On other safety measures, just a few weeks ago, I announced an additional €400,000 in funding for Dublin City Council to allow the council install cycling safety technology on 40 of the busiest junctions across the city. This has great potential and I look forward to hearing about its impact once rolled out. Any discussion of cycling must consider the issues of funding and infrastructure. On the issue of funding, Deputies seem unwilling, or unable, to accept that funding for cycling is increasing thanks to the budgetary increases I have secured. Over the period 2018 to 2021 we will provide €750 million to BusConnects Dublin which will deliver 200 km of largely segregated cycle lanes; €110 million through a dedicated cycling and walking infrastructure funding programme; €135 million to the sustainable urban transport programme which funds the delivery of traffic management and smarter travel projects in our cities; and €53 million from 2019 to support the greenways strategy.

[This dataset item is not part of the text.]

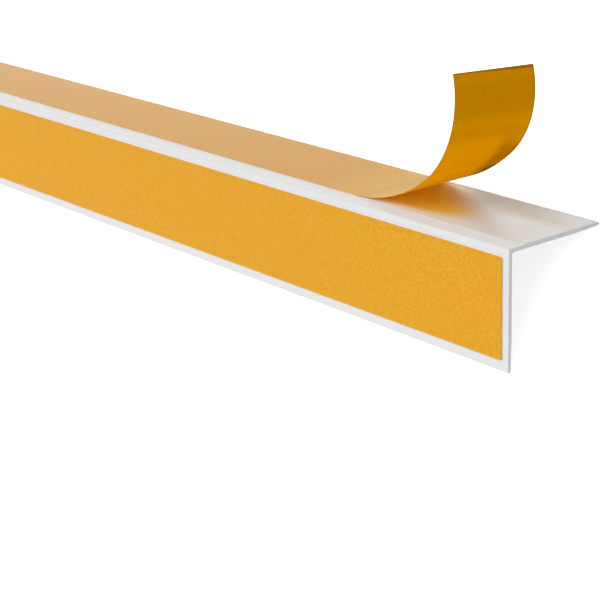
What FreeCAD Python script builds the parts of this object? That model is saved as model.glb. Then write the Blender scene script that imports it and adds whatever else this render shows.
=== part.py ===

We have funded public bikes schemes in Dublin, Cork, Limerick and Galway. We have also funded their expansion with new stations opening in Cork and Dublin this year and more planned for Galway, while work is well under way to extend the scheme to include Waterford. This collective level of funding is unprecedented. It will make a real and lasting difference to cycling infrastructure across the State.

There are those in the House, however, who refuse to acknowledge that. I said at the outset that I wanted a real debate. In that spirit, I will obviously acknowledge that, despite the improvements that have happened, we still have a long way to go. Multi-annual infrastructure projects and programmes do not always flow seamlessly. There are a range of issues which impact on delivery. I do not mean money, I mean issues like organisational capacity, design, planning and environmental considerations. I agree that in recent years we have not built as much of the infrastructure that we wanted to see delivered.

The future is bright for cycling and the commitments to it are in place.